The new mestiza copes by developing a tolerance for contradictions, a tolerance for ambiguity. She learns to be an Indian in Mexican culture, to be Mexican from an Anglo point of view. She learns to juggle cultures. She has a plural personality, she operates in a pluralistic mode --nothing is thrust out, the good the bad and the ugly, nothing rejected, nothing abandoned. Not only does she sustain contradictions, she turns the ambivalence into something else....
This assembly is not one where severed or separated pieces merely come together. Nor is it a balancing of opposing powers. In attempting to work out a synthesis, the self has added a third element which is greater than the sum of its severed parts. That third element is a new consciousness -- a mestiza consciousness-- and though it is a source of intense pain, its energy comes from continual creative motion that keeps breaking down the unitary aspect of each new paradigm.
En unas pocas centurias, the future will belong to the mestiza. Because the future depends on the breaking down of paradigms, it depends on the straddling of two or more cultures. By creating a new mythos --that is, a change in the way we perceive reality, the way we see ourselves, and the ways we behave-- the mestiza creates a new consciousness.

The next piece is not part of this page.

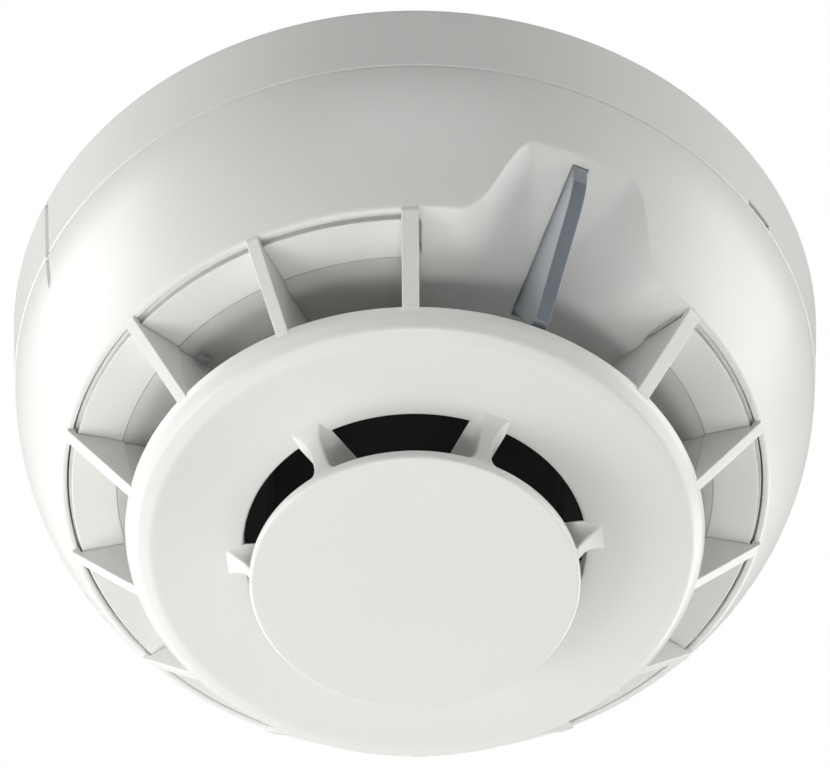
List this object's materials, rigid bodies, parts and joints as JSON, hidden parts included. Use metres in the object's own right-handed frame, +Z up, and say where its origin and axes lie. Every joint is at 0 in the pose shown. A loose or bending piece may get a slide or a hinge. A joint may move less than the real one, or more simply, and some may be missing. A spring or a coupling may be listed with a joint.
{
  "type": "heat detector",
  "caption": "Round ceiling heat detector: a domed white head with radial fins, a front cap on struts and a side light pipe, on a bayonet base.",
  "frame": {"origin": "centre of the base's flat back face, where it meets the ceiling; the detector hangs below it to z = -52.2 mm", "axes": "+Z up into the ceiling, along the detector's axis; the indicator's scoop faces 24.9 degrees from -Y towards +X"},
  "size_m": [0.1092, 0.1092, 0.0522],
  "materials": {
    "white_plastic": "satin moulded ABS",
    "black_plastic": "fine matt",
    "clear_plastic": "clear polycarbonate, slightly blue-grey",
    "red_lens": "tinted epoxy",
    "brass": "bright stamped",
    "steel": "zinc plated or stainless",
    "tinned": "tinned",
    "circuit_board": "green solder mask",
    "sleeve": "shrink sleeve",
    "bead": "epoxy coated, with tinned leads"
  },
  "bodies": {
    "base": {"base_shell": "white_plastic", "terminal_plate_1": "brass", "terminal_clamp_1": "steel", "terminal_screw_1": "steel", "terminal_plate_2": "brass", "terminal_clamp_2": "steel", "terminal_screw_2": "steel", "terminal_plate_3": "brass", "terminal_clamp_3": "steel", "terminal_screw_3": "steel", "terminal_plate_4": "brass", "terminal_clamp_4": "steel", "terminal_screw_4": "steel"},
    "head": {"air_guide": "white_plastic", "case_screw_1": "steel", "case_screw_2": "steel", "case_screw_3": "steel", "channel_ring": "white_plastic", "circuit_board": "circuit_board", "comparator_chip": "black_plastic", "contact_blade_1": "tinned", "contact_blade_2": "tinned", "contact_blade_3": "tinned", "contact_blade_4": "tinned", "controller_chip": "black_plastic", "indicator_led": "red_lens", "insect_guard": "black_plastic", "light_pipe": "clear_plastic", "outer_cover": "white_plastic", "rear_moulding": "white_plastic", "sensing_chamber": "black_plastic", "smoothing_capacitor": "sleeve", "test_header": "black_plastic", "thermistor": "bead"},
    "contact_1": {"contact_spring_1": "steel"},
    "contact_2": {"contact_spring_2": "steel"},
    "contact_3": {"contact_spring_3": "steel"},
    "contact_4": {"contact_spring_4": "steel"},
    "latch": {"lock_latch": "white_plastic"}
  },
  "joints": [
    {"name": "head_twist", "type": "hinge", "parent": "base", "child": "head", "pos_m": [0, 0, -0.013], "axis": [0, 0, -1], "range_deg": [0, 18]},
    {"name": "contact_1_flex", "type": "hinge", "parent": "base", "child": "contact_1", "pos_m": [0.02827, 0.0188, -0.0043], "axis": [-0.9397, -0.342, 0], "range_deg": [0, 5]},
    {"name": "contact_2_flex", "type": "hinge", "parent": "base", "child": "contact_2", "pos_m": [-0.0188, 0.02827, -0.0043], "axis": [0.342, -0.9397, 0], "range_deg": [0, 5]},
    {"name": "contact_3_flex", "type": "hinge", "parent": "base", "child": "contact_3", "pos_m": [-0.02827, -0.0188, -0.0043], "axis": [0.9397, 0.342, 0], "range_deg": [0, 5]},
    {"name": "contact_4_flex", "type": "hinge", "parent": "base", "child": "contact_4", "pos_m": [0.0188, -0.02827, -0.0043], "axis": [-0.342, 0.9397, 0], "range_deg": [0, 5]},
    {"name": "latch_press", "type": "hinge", "parent": "base", "child": "latch", "pos_m": [0.04238, -0.0271, -0.0041], "axis": [0.5388, 0.8425, 0], "range_deg": [0, 6], "stiffness_Nm_per_rad": 0.02, "springref_deg": -1.15}
  ],
  "couplings": [
    {"joint": "contact_1_flex", "follows": "head_twist", "ratio": 0.26962},
    {"joint": "contact_2_flex", "follows": "head_twist", "ratio": 0.26962},
    {"joint": "contact_3_flex", "follows": "head_twist", "ratio": 0.26962},
    {"joint": "contact_4_flex", "follows": "head_twist", "ratio": 0.26962}
  ]
}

The work of mestiza consciousness is to break down the subject-object duality that keeps her a prisoner and to show in the flesh and through the images in her work how duality is transcended. The answer to the problem between the white race adn the colored, between males and females, lies in healing the split that originates in the very foundation of our lives, our culture, our languages, our thoughts. A massive uprooting of dualistic thinking in the individual and collective consciousness is the beginning of a long struggle, but one that could, in our best hopes, bring us to the end of rape, of violence, of war.